» Exercise materials
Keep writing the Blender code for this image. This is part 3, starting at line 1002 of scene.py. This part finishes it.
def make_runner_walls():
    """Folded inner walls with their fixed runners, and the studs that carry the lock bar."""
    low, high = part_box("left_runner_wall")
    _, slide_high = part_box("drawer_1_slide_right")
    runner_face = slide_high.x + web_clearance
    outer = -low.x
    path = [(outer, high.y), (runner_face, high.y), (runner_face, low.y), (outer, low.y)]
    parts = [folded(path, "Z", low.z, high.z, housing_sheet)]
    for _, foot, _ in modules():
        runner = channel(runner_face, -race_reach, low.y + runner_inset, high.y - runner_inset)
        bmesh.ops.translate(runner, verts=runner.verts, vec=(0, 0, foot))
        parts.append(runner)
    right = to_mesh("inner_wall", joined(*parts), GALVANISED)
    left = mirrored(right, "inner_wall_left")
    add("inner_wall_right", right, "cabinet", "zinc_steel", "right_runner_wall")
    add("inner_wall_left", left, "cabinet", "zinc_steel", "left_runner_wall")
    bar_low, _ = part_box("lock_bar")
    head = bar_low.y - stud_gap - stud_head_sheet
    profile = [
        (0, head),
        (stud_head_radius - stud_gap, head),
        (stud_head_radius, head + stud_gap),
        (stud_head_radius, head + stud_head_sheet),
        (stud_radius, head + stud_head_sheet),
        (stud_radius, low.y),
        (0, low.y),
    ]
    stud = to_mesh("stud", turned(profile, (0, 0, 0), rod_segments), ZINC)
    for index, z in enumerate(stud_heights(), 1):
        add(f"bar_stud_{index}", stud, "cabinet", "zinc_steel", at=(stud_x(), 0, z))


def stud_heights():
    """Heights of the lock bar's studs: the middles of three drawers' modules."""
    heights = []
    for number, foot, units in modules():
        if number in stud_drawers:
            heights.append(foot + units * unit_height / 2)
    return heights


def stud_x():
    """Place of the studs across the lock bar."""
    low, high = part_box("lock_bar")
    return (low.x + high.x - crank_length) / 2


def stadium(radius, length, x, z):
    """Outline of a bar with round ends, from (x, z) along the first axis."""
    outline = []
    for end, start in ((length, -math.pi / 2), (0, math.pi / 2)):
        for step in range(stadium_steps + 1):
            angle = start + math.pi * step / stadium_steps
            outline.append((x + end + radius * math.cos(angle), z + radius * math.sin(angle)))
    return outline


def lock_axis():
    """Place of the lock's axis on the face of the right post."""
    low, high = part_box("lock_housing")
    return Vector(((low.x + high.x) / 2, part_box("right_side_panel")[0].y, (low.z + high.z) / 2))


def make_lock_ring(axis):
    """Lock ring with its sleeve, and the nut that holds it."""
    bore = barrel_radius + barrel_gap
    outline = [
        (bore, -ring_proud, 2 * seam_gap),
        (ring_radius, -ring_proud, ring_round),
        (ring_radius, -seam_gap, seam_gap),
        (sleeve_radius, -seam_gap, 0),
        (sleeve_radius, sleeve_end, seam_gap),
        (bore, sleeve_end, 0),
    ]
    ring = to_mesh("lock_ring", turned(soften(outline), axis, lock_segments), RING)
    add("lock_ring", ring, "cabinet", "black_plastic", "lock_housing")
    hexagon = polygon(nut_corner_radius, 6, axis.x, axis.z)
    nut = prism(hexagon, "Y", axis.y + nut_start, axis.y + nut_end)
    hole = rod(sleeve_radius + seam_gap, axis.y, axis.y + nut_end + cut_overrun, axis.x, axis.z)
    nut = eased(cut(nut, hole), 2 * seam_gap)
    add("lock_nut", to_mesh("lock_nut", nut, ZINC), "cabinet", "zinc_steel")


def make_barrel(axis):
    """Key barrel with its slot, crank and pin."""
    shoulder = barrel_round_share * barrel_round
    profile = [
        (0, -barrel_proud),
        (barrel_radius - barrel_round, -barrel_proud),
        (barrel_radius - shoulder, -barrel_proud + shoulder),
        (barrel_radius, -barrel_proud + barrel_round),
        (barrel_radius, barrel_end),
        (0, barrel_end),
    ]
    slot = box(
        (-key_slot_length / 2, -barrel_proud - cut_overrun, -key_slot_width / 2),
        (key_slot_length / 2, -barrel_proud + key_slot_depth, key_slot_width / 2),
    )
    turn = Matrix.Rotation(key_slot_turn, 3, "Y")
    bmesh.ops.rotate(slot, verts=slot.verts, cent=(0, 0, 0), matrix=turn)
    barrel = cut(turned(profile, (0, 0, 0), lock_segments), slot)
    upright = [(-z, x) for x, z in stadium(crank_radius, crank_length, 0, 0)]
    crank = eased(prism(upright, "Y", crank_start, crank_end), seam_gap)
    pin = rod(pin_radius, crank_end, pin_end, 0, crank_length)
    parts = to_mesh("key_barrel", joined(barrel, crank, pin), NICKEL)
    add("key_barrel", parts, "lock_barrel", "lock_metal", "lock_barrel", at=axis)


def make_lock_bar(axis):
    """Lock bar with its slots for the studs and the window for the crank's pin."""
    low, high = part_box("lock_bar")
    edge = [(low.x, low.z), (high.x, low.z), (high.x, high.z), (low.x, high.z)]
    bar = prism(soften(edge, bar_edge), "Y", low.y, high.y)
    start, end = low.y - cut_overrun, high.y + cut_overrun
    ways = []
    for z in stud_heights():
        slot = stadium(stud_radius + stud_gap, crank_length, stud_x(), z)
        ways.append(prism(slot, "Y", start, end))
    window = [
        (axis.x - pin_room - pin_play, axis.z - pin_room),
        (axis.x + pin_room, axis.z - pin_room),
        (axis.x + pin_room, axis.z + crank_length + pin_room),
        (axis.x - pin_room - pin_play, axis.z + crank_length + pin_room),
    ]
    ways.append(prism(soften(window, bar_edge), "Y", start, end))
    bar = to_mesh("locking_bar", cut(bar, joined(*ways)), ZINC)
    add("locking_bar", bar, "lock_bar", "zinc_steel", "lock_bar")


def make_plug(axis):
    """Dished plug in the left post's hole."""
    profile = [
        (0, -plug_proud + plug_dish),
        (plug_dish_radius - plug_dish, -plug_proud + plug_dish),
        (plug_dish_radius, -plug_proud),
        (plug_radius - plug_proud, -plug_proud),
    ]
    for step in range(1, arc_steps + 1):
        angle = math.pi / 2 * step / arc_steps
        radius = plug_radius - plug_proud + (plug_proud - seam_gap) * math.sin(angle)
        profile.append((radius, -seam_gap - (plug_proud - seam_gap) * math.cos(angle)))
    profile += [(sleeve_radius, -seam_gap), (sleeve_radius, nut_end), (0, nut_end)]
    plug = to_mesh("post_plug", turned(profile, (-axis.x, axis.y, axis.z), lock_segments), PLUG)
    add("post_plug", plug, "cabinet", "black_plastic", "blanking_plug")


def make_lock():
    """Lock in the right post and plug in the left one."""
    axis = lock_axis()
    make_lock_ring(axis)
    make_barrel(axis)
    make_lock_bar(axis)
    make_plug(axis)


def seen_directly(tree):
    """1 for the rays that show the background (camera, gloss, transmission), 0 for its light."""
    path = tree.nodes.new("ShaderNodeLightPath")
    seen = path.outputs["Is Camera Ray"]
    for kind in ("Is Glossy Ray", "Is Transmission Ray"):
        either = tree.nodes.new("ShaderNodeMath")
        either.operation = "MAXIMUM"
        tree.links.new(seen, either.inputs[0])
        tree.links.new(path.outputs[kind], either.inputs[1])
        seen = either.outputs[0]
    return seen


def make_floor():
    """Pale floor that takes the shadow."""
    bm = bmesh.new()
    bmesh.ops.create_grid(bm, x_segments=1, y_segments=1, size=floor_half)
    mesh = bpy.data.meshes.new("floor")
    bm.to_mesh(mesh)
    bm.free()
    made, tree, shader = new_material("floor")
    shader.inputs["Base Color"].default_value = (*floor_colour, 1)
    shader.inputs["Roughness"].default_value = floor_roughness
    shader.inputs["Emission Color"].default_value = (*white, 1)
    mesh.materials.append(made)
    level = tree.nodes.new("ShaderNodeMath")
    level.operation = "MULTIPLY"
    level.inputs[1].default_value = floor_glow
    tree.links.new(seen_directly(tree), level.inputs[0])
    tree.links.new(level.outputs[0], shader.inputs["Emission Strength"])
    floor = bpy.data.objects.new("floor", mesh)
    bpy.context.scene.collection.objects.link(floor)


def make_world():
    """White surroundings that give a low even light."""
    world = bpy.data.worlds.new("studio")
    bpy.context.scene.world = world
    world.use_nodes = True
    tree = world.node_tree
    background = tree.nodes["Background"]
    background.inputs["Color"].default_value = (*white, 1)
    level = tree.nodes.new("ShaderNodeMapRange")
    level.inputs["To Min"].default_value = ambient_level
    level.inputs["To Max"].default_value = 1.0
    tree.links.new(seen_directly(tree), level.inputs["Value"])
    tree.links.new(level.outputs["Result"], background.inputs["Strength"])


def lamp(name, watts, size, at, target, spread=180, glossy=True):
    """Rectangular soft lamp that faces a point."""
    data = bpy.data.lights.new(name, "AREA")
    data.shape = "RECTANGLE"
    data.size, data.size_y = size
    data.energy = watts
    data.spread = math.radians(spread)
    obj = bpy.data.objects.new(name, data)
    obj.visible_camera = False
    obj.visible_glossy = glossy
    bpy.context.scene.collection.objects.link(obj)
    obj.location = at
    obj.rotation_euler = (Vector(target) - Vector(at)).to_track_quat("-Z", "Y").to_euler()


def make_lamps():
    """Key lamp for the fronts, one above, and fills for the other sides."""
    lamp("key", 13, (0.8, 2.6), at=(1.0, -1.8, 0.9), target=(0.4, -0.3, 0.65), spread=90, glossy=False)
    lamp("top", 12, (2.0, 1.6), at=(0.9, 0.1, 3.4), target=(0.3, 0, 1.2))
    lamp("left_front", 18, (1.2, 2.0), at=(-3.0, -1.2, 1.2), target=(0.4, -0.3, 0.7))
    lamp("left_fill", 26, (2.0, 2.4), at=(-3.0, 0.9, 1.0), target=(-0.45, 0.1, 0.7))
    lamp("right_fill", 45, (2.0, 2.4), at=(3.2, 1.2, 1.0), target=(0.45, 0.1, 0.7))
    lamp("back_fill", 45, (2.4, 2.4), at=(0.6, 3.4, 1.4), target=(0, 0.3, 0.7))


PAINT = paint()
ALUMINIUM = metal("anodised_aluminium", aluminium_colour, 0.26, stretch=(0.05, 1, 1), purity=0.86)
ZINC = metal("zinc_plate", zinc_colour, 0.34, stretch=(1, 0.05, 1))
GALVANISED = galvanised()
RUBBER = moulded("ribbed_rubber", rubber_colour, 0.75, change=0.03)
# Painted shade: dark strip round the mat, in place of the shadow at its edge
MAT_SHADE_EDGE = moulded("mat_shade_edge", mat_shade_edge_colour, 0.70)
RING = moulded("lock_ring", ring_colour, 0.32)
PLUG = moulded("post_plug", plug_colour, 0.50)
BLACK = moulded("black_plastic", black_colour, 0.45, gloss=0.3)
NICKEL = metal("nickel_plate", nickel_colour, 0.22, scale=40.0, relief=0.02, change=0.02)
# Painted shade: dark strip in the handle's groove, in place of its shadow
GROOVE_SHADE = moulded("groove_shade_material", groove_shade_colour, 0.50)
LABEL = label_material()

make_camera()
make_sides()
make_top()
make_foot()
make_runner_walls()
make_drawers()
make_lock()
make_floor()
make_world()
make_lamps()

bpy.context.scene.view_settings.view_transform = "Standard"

--

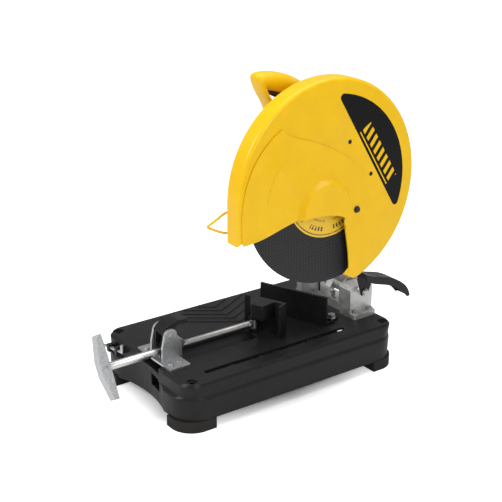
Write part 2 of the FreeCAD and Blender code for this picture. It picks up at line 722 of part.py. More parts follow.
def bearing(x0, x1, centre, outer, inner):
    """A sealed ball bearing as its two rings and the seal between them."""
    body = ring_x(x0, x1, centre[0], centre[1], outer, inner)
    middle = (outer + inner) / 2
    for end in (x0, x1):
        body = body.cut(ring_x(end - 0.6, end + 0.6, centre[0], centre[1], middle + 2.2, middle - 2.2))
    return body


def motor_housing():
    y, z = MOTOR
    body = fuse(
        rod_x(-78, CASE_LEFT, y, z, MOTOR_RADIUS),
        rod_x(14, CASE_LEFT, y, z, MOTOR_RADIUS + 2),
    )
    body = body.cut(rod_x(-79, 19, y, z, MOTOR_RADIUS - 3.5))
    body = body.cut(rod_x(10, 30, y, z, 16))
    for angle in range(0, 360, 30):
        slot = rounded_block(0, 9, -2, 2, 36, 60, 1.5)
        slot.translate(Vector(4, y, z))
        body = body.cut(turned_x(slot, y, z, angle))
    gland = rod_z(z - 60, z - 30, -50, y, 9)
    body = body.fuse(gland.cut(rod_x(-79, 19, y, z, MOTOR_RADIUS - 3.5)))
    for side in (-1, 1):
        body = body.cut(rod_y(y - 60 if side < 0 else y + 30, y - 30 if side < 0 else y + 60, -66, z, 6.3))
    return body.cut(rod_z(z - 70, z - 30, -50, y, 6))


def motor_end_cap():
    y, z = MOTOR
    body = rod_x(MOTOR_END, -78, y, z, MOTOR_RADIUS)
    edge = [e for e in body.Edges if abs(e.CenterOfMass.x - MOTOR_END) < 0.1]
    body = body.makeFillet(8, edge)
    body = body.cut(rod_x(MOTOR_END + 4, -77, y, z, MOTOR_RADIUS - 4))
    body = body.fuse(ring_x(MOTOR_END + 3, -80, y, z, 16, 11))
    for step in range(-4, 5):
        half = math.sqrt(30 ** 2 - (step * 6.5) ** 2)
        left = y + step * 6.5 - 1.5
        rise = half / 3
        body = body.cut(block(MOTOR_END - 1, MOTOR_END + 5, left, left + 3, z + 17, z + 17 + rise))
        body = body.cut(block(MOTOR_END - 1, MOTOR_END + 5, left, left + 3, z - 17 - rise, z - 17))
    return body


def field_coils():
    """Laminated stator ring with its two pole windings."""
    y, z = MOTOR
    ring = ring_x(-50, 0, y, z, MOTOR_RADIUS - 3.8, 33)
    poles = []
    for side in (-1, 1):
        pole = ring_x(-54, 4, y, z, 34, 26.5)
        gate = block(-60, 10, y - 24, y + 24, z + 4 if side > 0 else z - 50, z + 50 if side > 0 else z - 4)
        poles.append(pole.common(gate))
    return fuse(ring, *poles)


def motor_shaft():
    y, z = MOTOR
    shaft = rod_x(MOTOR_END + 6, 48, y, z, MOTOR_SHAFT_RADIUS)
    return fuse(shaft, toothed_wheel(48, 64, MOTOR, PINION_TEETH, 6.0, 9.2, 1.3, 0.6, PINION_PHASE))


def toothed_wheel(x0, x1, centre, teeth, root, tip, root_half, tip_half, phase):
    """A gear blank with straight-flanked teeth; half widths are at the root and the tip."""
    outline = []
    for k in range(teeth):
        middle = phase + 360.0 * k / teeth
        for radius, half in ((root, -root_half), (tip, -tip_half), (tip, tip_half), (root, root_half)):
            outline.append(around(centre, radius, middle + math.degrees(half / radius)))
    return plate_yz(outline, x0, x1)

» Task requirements
Report only the number of lines in the records that include the word "this".

» Answer
2